Bottles

Jun 23, 2008 13:45

Serious beer geeks can often be found extolling the virtues of beers that are bottle conditioned, that is where refermentation takes place in the bottle in order to produce carbonation - a small amount of yeast and some additional fermentables are added before bottling to allow this process to take place.  The alternative is to force carbonate beer en masse, filter, bottle and pasteurize so that there is no live yeast in the final bottle; this is seen as harsher and detrimental to the final quality of the product.  Some brewers filter but do not pasteurize, which is an improvement.  Some do not filter, their beer is naturally clear enough to go straight into the bottle, which is better still.  But bottle conditioned beers still have a cachet and a reputations for high quality.

Why then do so many homebrewers, who are often very serious beer geeks indeed, package their beers in 5 gallon aluminium soda kegs and force carbonate them?  Because bottling sucks, that's why.  It's easy for a brewery, because they have machines to clean, sterilize and fill, but on the homebrew level, you are the machine.

I'm not set up for kegging, so I have no choice but to bottle condition.  I also like have individual servings of beer packaged up rather than one big keg.  It's a good workout, but I'm usually sore for a couple of days after bottling.

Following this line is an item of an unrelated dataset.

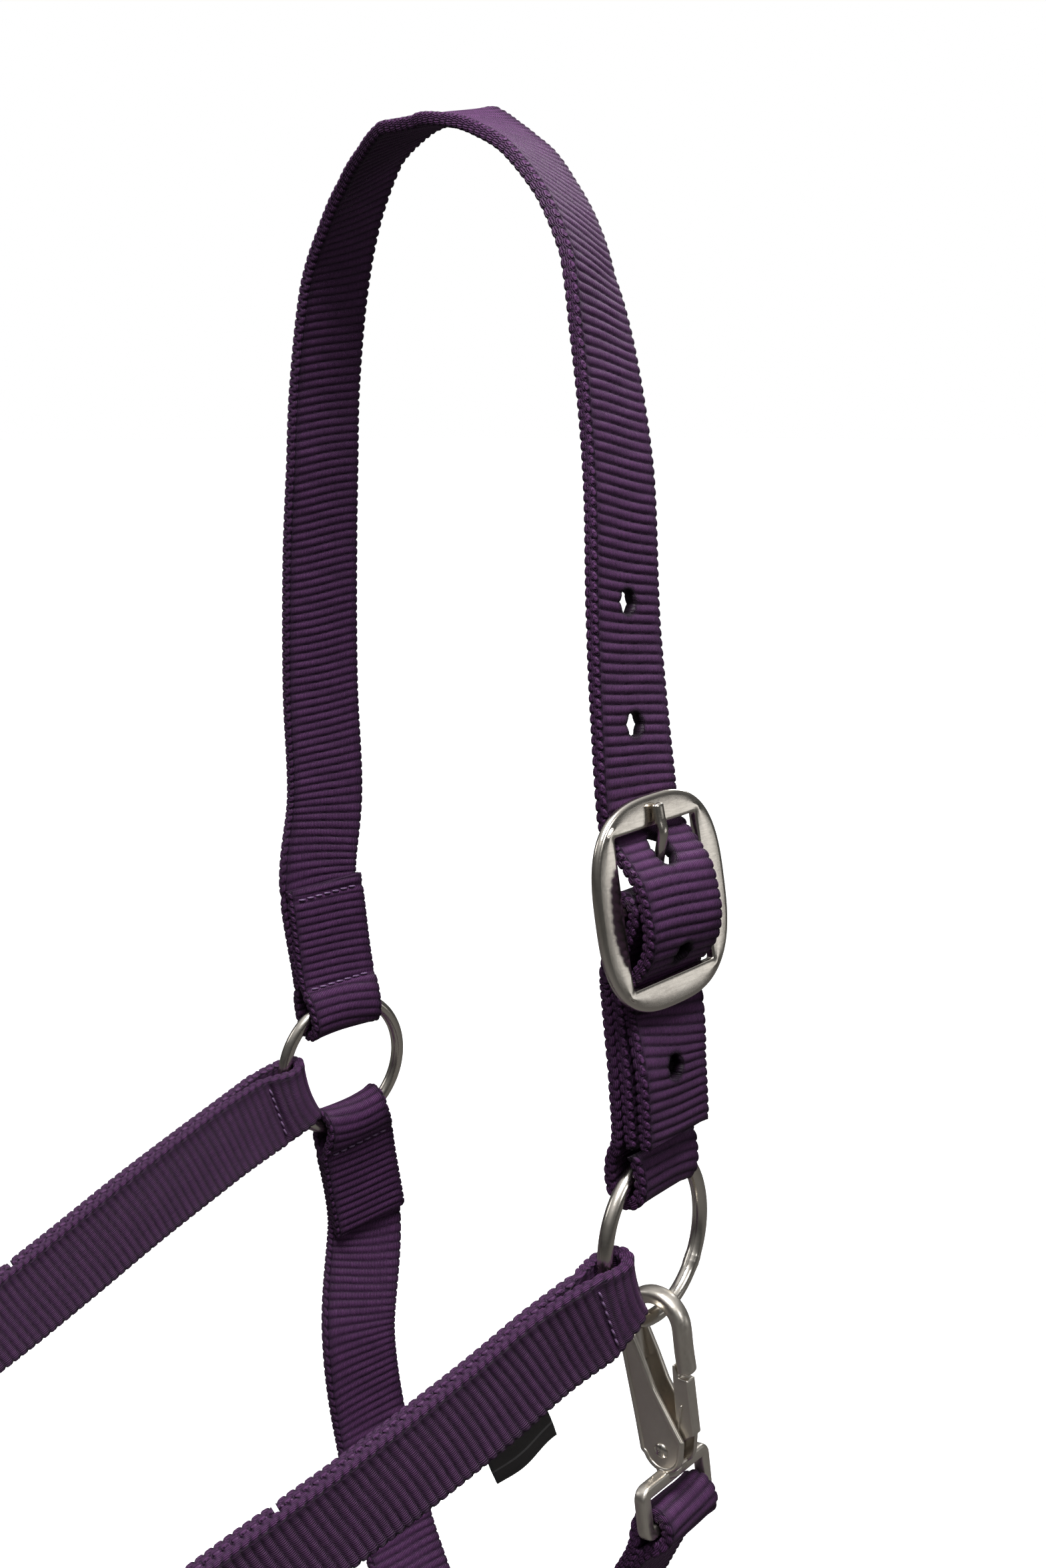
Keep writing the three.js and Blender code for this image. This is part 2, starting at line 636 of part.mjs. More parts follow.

On Friday I bottled two batches, back to back.  An English IPA that had been in primary for three weeks, the last two dry-hopped with Willamette, and an American wheat/rye summer ale that had been in primary for two weeks.  I used an ice water bath (well, cooler) to try and cold-crash them a little for clarity.  The gravity readings were the same as the ones I took a week or two back and the samples tasted good.  The yeast I used in the wheat/rye seems to have brought out a little more "banana" than it did when used it for a wheat beer last year.

The actual filling and capping of the bottles isn't so bad, it's the cleaning and sanitizing that's a pain.  I use larger bottles and do smaller batches so that I have less bottles to deal with, but even so I ended up clearning and sanitizing nearly 50 bottles.  Cleaning should be a formality, because I always try to give the bottles a good hot rinse after being used.  I'm a little anal, though, so I give them a good soak in a cleaning solution and a scrub with a bottle brush.  Then they all have to cycle through sanitizer; just because it looks clean doesn't mean it's not contaminated with greedy microorganisms that want to muscle in on your yeast's territory.

Once you have everything sanitized, you can carry on to priming the beer and bottling it.  After that, there's the cleanup.  One smart-arse reply when somebody asks if you think they will enjoy homebrewing is to ask them if they enjoy doing the washing up.  A large proportion of brewing is just trying to keep things clean.  By the time I was done, I was pretty knackered.  I flumphed on the couch and played Wii until it was past time to go to bed.
I'm hoping that the summer ale (provisionally titled "Reunion Ale" because it was brewed while Nora was out earning overtime at Reunion Weekend) at least will be good to go for Maine.  I suspect that the IPA (I'll probably call it "India Ale" unless inspiration strikes me with its steely bat in the next few days) will take a little longer, since it came out quite strong.  British Summertime, the English summer ale that I bottled a few weeks ago is coming into its own and the Spring Ale, which is down to a handful of bottles has matured into something really very good.  My relatively furious brewing schedule has not yet produced the reserves of homebrew that I was hoping for, because its getting drunk quite quickly.  I may have to up my batch size again.

We're prepping for our trip to Maine next week.  We've been given the option of an extra day at the start, so we're going up on Friday.  Nora's cousin will be house and Taz-sitting while we're gone.  We're nervous about leaving Taz and we're going to miss him, but we're also excited about going away on our first real vacation for a while.  I'm planning on hitting the Library this evening and leaving with an unfeasibly large pile of books.